At The Global Corporate Frontier

I’m finally rid of torturous Powweb and that endlessly annoying self-hosted blog. What a saving in terms of money and time, and it gave me no more than I get here at WordPress.com. If you’re going to host a blog yourself, and frankly what is the point, use Laughing Squid or else you’ll have no time to actually write the blog. Laughing Squid are easy, cheap and good fun and they don’t bombard you for money. However, I’m off self-hosting. If you don’t update religiously, you’ll get hacked no matter what.

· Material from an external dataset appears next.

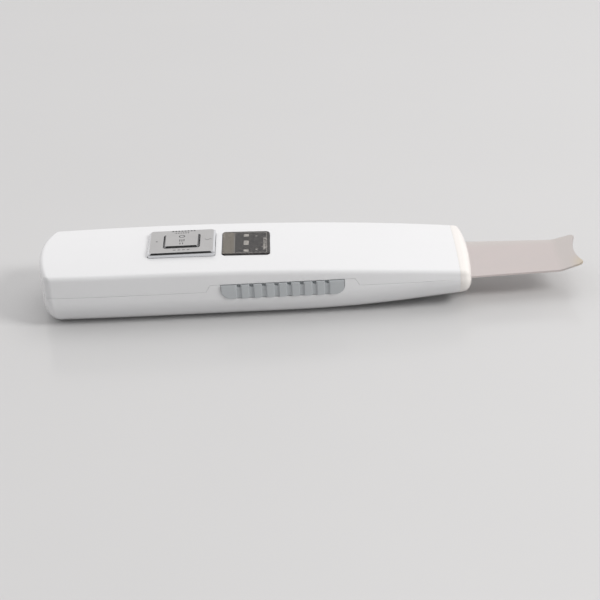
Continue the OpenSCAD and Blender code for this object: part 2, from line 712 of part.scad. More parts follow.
module charge_jack() color(black) difference() {
    union() {
        along_x(jack_mouth_x, 0, jack_z) cylinder(r = jack_collar_r, h = 3);
        translate([jack_body_x, -3.5, jack_z - 3]) cube([jack_body_l, 7, 6]);
    }
    along_x(jack_mouth_x - eps, 0, jack_z) cylinder(r = jack_r, h = jack_depth + eps);
}
module jack_terminals() color(brass) for (side = [-1, 1])
    translate([jack_rear_x, side * 2 - 0.6, board_z - 0.4])
        cube([board_x0 - jack_rear_x + 2.5, 1.2, 0.4]);

module back_mass() color("gray") difference() {
    along_x(stack_x - back_mass_l, 0, axis_z) cylinder(r = stack_r, h = back_mass_l);
    along_x(stack_x - back_mass_l - 1, 0, axis_z) cylinder(r = bolt_r + snug, h = back_mass_l + 2);
}
bolt_head_r = 3.4;
bolt_head_h = 3.6;
bolt_grip = 8;
bolt_x0 = stack_x - back_mass_l;
module preload_bolt() color(black) difference() {
    union() {
        along_x(bolt_x0, 0, axis_z) cylinder(r = bolt_r, h = horn_x + bolt_grip - bolt_x0);
        along_x(bolt_x0 - bolt_head_h, 0, axis_z) cylinder(r = bolt_head_r, h = bolt_head_h);
    }
    along_x(bolt_x0 - bolt_head_h - 1, 0, axis_z) cylinder(r = 1.7, h = 3, $fn = 6);
}
sleeve_t = 0.35;
sleeve_r = bolt_r + snug + sleeve_t;
module insulating_sleeve() color("white") difference() {
    along_x(stack_x, 0, axis_z) cylinder(r = sleeve_r, h = horn_x - stack_x);
    along_x(stack_x - 1, 0, axis_z) cylinder(r = bolt_r + snug, h = horn_x - stack_x + 2);
}
module stack_ring(x, t) difference() {
    along_x(x, 0, axis_z) cylinder(r = stack_r, h = t);
    along_x(x - 1, 0, axis_z) cylinder(r = sleeve_r, h = t + 2);
}
rear_ring_x = stack_x + tab_t;
hot_tab_x = rear_ring_x + ring_t;
front_ring_x = hot_tab_x + tab_t;
module piezo_ring_rear() color(ceramic) stack_ring(rear_ring_x, ring_t);
module piezo_ring_front() color(ceramic) stack_ring(front_ring_x, ring_t);
tab_end_y = stack_r + 3;
module electrode_tab(x, side) {
    stack_ring(x, tab_t);
    translate([x, side > 0 ? stack_r - 0.3 : -tab_end_y, axis_z - 1])
        cube([tab_t, tab_end_y - stack_r + 0.3, 2]);
}
module electrode_tabs() color(brass) {
    electrode_tab(stack_x, -1);
    electrode_tab(hot_tab_x, 1);
}

// the horn narrows to a flat tongue that carries the blade
tongue_x0 = nose_x - 23;
tongue_x1 = nose_x - 8;
tongue_t = 3;
neck_r = 3.5;
module transducer_horn() color("silver") difference() {
    union() {
        along_x(horn_x, 0, axis_z) cylinder(r = stack_r, h = 12);
        along_x(horn_x + 12, 0, axis_z) cylinder(r1 = stack_r, r2 = neck_r, h = 5);
        along_x(horn_x + 17, 0, axis_z)
            cylinder(r = neck_r, h = shank_x0 - horn_x - 17.5);
        translate([tongue_x0, -shank_w/2, axis_z - tongue_t])
            cube([tongue_x1 - tongue_x0, shank_w, tongue_t]);
    }
    along_x(horn_x - 1, 0, axis_z) cylinder(r = bolt_r, h = bolt_grip + 2);
    for (x = clamp_spots) translate([x, 0, 0]) peg(blade_screw_r, 0, axis_z + eps);
}
lead_y = bush_r + rib_side + 1.2;
module transducer_lead(side, end_x) tube([[board_x1 - 2, side * 5, board_z],
    [board_x1 - 2, side * 5, board_z - 1], [board_x1 + 1, side * 8, board_z - 2.6],
    [rear_bush_x - 5, side * lead_y, axis_z], [rear_bush_x + 4, side * lead_y, axis_z],
    [end_x - 4, side * (tab_end_y - 0.6), axis_z], [end_x - 1, side * (tab_end_y - 1), axis_z],
    [end_x, side * (tab_end_y - 1), axis_z]], wire_r);
module transducer_leads() color(lead_red) {
    transducer_lead(-1, stack_x);
    transducer_lead(1, hot_tab_x);
}
module bush(x) difference() {
    along_x(x - bush_l/2, 0, axis_z) cylinder(r = bush_r, h = bush_l);
    along_x(x - bush_l, 0, axis_z) cylinder(r = stack_r, h = 2*bush_l);
}
module front_bush() color(silicone) bush(front_bush_x);
module rear_bush() color(silicone) bush(rear_bush_x);

clamp_t = 1.5;
clamp_z = blade_z + blade_t/2;
module blade_clamp() color("silver") difference() {
    translate([nose_x - 20.5, -shank_w/2, clamp_z]) cube([11, shank_w, clamp_t]);
    for (x = clamp_spots) translate([x, 0, 0]) peg(blade_screw_r + snug, 0, clamp_z + 5);
}
module blade_screws() color(steel) for (x = clamp_spots) translate([x, 0, 0]) difference() {
    union() {
        peg(blade_screw_r, axis_z - tongue_t, clamp_z + clamp_t + snug/2);
        peg(1.9, clamp_z + clamp_t, clamp_z + clamp_t + 1.3);
    }
    for (turn = [0, 90]) rotate([0, 0, turn])
        translate([0, 0, clamp_z + clamp_t + 0.7]) block(2, 0.5, 1);
}

upper_shell();
lower_shell();
nose_cap();
blade_seal();
scraper_blade();
key_plate();
mode_button();
display_window();
light_baffle();
status_leds();
side_grip_left();
side_grip_right();
housing_screws();
main_board();
board_screws();
switch_body();
switch_cover();
switch_plunger();
controller_chip();
board_components();
transformer_core();
transformer_winding();
smoothing_capacitor();
battery_cell();
battery_tabs();
battery_pad();
battery_leads();
charge_jack();
jack_terminals();
back_mass();
preload_bolt();
insulating_sleeve();
piezo_ring_rear();
piezo_ring_front();
electrode_tabs();
transducer_horn();
transducer_leads();
front_bush();
rear_bush();
blade_clamp();
blade_screws();
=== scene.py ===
import json
import math
import bmesh
import bpy
from mathutils import Matrix, Vector


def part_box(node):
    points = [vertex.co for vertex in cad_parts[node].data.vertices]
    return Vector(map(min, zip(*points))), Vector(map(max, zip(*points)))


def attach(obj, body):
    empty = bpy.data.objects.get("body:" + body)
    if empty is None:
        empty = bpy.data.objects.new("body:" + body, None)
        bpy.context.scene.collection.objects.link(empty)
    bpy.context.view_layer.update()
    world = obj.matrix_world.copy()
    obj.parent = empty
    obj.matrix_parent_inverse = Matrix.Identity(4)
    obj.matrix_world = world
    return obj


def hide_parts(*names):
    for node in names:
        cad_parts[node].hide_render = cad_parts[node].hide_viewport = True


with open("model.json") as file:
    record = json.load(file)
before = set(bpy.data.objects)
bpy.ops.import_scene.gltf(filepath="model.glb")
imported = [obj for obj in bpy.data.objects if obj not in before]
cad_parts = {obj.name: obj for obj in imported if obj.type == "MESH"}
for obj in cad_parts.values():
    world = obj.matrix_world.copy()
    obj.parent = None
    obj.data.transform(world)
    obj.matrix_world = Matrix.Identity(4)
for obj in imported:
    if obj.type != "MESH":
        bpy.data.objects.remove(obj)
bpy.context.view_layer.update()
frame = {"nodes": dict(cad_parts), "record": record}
mm = 0.001


def span(node):
    low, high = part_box(node)
    return low / mm, high / mm


# the camera stands in front of the handle and looks down at it, slightly rolled
view = dict(aim=(-4.67, 0, -3.77), distance=666.7, elevation=27, roll=0.047, lens=105.2, sensor=36)
tilt = math.radians(view["elevation"])
back = Vector((0, -math.cos(tilt), math.sin(tilt)))
level = Vector((1, 0, 0))
upright = back.cross(level)
right = math.cos(view["roll"]) * level - math.sin(view["roll"]) * upright
up = math.sin(view["roll"]) * level + math.cos(view["roll"]) * upright
stand = Vector(view["aim"]) + view["distance"] * back
camera = bpy.data.objects.new("camera", bpy.data.cameras.new("camera"))
bpy.context.scene.collection.objects.link(camera)
camera.data.lens = view["lens"]
camera.data.sensor_width = view["sensor"]
camera.data.clip_end = 50
camera.matrix_world = Matrix.Translation(stand * mm) @ Matrix((right, up, back)).transposed().to_4x4()
bpy.context.scene.camera = camera
print("camera ready")


# materials: a wire is one socket that takes part in sums, and a finish is one material
class Wire:
    def __init__(self, finish, socket):
        self.finish = finish
        self.socket = socket

    def __add__(self, other):
        return self.finish.maths("ADD", self, other)

    def __sub__(self, other):
        return self.finish.maths("SUBTRACT", self, other)

    def __rsub__(self, other):
        return self.finish.maths("SUBTRACT", other, self)

    def __mul__(self, other):
        return self.finish.maths("MULTIPLY", self, other)

    def __truediv__(self, other):
        return self.finish.maths("DIVIDE", self, other)

    def __gt__(self, other):
        return self.finish.maths("GREATER_THAN", self, other)

    def __lt__(self, other):
        return self.finish.maths("LESS_THAN", self, other)

    def __mod__(self, other):
        return self.finish.maths("FLOORED_MODULO", self, other)

    def __abs__(self):
        return self.finish.maths("ABSOLUTE", self)

    def clamped(self):
        return self.finish.maths("ADD", self, 0, clamp=True)

    def larger(self, other):
        return self.finish.maths("MAXIMUM", self, other)

    __radd__ = __add__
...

I’m unpacking boxes and art work. I just dug out a couple of items I haven’t seen since June 2006. A framed poem from the Writers’ Live contest in Reading 1994. It was the poem that was selected by the poet Moniza Alvi to go on Reading buses. I also uncovered a giant poster from the Art and Power exhibition at the Hayward 1996. Vera Mukhina, The Industrial Worker and Collective Farm Girl 1937. It has a different title on Wikipedia. The 24-meter-tall, 75-ton monument has gone straight back on my office wall to remind me to get on with it and stop gazing out of the window. After all it was saved from demolition by Stalin. Nowadays, a banker and the CEO of an oil company would be holding a large bag of money aloft in a statue entitled At The Global Corporate Frontier.